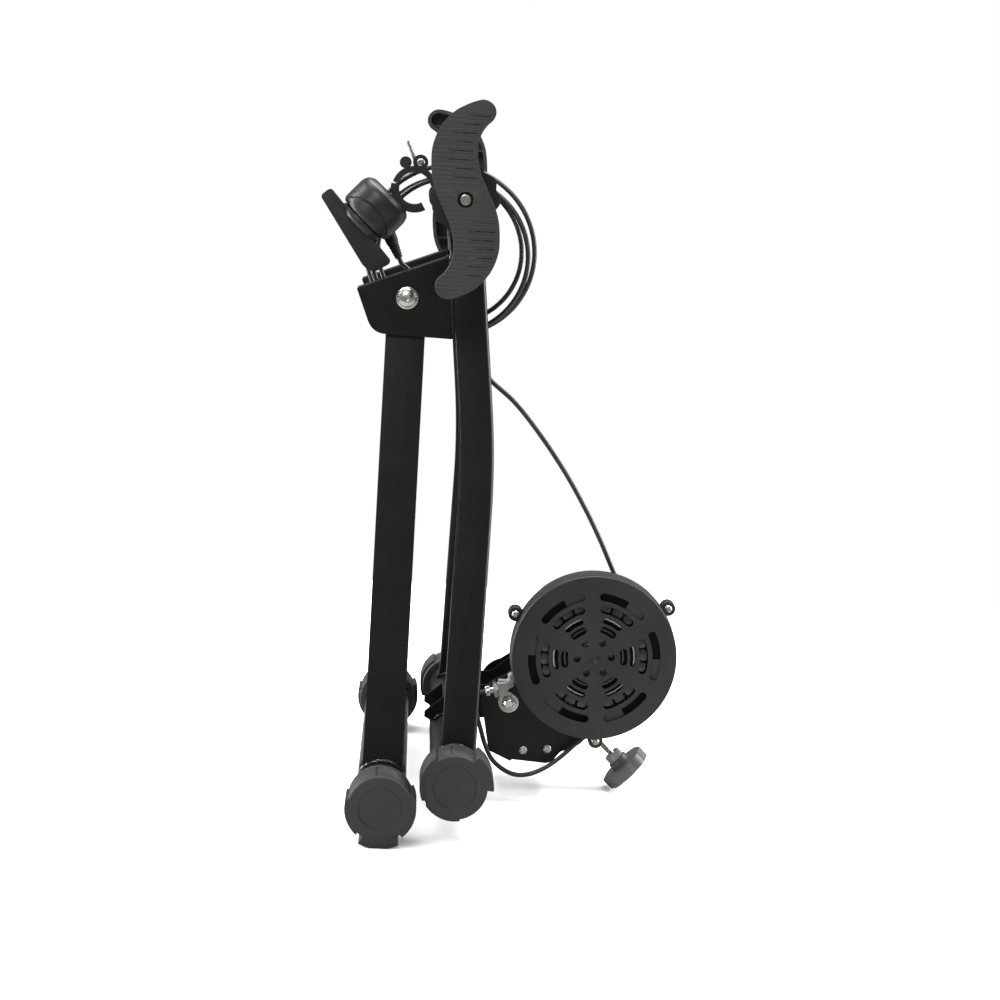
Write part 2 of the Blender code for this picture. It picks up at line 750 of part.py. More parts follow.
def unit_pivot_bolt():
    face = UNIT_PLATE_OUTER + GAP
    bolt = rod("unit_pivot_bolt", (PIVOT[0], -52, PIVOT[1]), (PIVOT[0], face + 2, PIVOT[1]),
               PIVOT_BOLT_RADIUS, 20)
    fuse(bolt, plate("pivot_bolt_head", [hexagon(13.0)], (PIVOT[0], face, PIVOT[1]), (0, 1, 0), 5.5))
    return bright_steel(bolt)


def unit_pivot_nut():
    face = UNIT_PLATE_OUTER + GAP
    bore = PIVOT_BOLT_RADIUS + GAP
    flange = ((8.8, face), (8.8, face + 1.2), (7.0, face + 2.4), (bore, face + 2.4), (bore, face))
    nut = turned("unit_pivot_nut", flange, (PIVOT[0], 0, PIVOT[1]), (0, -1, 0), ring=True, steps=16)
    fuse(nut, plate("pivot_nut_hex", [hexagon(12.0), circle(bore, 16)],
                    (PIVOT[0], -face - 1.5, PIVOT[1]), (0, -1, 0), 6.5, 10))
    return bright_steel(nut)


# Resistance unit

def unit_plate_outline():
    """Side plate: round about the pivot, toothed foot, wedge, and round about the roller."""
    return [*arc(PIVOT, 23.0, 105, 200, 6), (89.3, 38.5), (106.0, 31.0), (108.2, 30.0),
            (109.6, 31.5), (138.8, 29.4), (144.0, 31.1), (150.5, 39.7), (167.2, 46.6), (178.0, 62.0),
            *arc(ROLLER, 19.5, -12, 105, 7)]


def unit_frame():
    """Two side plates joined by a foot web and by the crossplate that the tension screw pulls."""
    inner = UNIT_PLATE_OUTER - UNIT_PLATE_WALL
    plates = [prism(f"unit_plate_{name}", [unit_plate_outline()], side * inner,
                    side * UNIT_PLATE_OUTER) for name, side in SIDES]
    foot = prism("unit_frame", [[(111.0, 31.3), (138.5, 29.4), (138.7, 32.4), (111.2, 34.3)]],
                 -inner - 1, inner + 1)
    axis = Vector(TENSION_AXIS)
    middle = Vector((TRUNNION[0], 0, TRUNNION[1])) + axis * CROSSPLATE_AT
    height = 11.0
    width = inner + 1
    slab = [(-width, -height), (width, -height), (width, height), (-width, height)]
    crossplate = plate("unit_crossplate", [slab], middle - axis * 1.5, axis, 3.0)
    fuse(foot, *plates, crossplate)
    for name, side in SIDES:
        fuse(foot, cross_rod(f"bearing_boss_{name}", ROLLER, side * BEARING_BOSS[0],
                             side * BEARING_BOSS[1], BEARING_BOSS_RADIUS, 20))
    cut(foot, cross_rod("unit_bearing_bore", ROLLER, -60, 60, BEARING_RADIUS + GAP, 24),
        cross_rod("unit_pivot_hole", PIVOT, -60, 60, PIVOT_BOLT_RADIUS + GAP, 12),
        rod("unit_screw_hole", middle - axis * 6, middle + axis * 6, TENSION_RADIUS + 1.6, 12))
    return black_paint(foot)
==
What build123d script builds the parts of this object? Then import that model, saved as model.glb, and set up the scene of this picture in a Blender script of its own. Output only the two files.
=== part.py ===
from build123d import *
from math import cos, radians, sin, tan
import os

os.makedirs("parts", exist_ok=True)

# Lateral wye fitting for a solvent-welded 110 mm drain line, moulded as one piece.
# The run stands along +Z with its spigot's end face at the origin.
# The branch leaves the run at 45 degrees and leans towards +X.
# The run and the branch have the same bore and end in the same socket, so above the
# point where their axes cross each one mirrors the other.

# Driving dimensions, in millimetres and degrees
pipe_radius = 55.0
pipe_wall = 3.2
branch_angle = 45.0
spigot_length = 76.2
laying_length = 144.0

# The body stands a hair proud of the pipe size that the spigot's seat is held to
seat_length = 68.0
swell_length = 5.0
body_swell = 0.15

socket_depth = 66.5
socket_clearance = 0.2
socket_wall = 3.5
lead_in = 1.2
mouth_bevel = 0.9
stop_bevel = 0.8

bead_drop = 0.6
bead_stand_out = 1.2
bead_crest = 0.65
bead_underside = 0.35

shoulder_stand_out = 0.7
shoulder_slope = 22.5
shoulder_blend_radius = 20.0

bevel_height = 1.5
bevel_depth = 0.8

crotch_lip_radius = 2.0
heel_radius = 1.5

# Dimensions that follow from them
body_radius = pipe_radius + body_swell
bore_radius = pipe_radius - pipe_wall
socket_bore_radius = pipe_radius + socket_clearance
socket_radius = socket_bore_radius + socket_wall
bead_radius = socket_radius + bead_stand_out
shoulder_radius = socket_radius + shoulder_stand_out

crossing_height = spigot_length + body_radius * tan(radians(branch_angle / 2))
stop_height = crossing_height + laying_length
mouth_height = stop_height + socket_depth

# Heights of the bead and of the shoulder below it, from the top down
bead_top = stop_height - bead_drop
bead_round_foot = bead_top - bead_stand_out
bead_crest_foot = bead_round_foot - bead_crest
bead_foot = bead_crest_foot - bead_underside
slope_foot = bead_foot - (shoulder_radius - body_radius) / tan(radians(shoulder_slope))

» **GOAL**
From the line containing "Write part 2" down to the line containing "-12, 105, 7)]" in the material above, reproduce every line exactly, including the two end lines.

» **OUTPUT FOR THIS EXERCISE**
Write part 2 of the Blender code for this picture. It picks up at line 750 of part.py. More parts follow.
def unit_pivot_bolt():
    face = UNIT_PLATE_OUTER + GAP
    bolt = rod("unit_pivot_bolt", (PIVOT[0], -52, PIVOT[1]), (PIVOT[0], face + 2, PIVOT[1]),
               PIVOT_BOLT_RADIUS, 20)
    fuse(bolt, plate("pivot_bolt_head", [hexagon(13.0)], (PIVOT[0], face, PIVOT[1]), (0, 1, 0), 5.5))
    return bright_steel(bolt)


def unit_pivot_nut():
    face = UNIT_PLATE_OUTER + GAP
    bore = PIVOT_BOLT_RADIUS + GAP
    flange = ((8.8, face), (8.8, face + 1.2), (7.0, face + 2.4), (bore, face + 2.4), (bore, face))
    nut = turned("unit_pivot_nut", flange, (PIVOT[0], 0, PIVOT[1]), (0, -1, 0), ring=True, steps=16)
    fuse(nut, plate("pivot_nut_hex", [hexagon(12.0), circle(bore, 16)],
                    (PIVOT[0], -face - 1.5, PIVOT[1]), (0, -1, 0), 6.5, 10))
    return bright_steel(nut)


# Resistance unit

def unit_plate_outline():
    """Side plate: round about the pivot, toothed foot, wedge, and round about the roller."""
    return [*arc(PIVOT, 23.0, 105, 200, 6), (89.3, 38.5), (106.0, 31.0), (108.2, 30.0),
            (109.6, 31.5), (138.8, 29.4), (144.0, 31.1), (150.5, 39.7), (167.2, 46.6), (178.0, 62.0),
            *arc(ROLLER, 19.5, -12, 105, 7)]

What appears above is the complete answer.